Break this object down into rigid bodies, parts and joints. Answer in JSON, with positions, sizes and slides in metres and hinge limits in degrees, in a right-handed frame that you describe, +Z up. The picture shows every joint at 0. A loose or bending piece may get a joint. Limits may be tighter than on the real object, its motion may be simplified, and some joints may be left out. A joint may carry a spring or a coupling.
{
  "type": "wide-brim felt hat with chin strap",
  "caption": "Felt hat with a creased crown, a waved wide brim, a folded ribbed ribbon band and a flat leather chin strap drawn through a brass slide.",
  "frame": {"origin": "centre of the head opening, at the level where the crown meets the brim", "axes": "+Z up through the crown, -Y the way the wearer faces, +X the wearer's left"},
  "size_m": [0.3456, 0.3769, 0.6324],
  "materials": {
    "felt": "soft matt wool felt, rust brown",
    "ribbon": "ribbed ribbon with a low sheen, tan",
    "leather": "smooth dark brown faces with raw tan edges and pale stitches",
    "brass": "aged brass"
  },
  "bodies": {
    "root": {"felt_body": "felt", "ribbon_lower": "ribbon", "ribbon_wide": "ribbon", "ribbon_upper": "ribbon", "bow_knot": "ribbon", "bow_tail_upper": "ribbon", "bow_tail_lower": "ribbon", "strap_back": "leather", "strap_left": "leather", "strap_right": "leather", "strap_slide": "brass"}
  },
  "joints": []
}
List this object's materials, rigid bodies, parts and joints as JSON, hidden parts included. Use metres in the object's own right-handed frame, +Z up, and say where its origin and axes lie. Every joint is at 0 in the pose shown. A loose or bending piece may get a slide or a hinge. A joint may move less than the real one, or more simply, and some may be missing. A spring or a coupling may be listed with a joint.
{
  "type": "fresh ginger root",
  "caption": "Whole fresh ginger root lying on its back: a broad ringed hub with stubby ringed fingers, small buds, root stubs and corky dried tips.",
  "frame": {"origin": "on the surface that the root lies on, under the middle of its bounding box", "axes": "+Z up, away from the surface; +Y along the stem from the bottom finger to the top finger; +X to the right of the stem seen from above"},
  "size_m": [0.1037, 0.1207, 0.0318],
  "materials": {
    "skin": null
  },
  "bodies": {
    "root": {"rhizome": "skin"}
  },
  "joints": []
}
★ ★ ★ ★
DIRECTIVE:
Locate the word "object" in the entries, and copy every line where it is found.

PROBLEM SOLUTION:
Break this object down into rigid bodies, parts and joints. Answer in JSON, with positions, sizes and slides in metres and hinge limits in degrees, in a right-handed frame that you describe, +Z up. The picture shows every joint at 0. A loose or bending piece may get a joint. Limits may be tighter than on the real object, its motion may be simplified, and some joints may be left out. A joint may carry a spring or a coupling.
List this object's materials, rigid bodies, parts and joints as JSON, hidden parts included. Use metres in the object's own right-handed frame, +Z up, and say where its origin and axes lie. Every joint is at 0 in the pose shown. A loose or bending piece may get a slide or a hinge. A joint may move less than the real one, or more simply, and some may be missing. A spring or a coupling may be listed with a joint.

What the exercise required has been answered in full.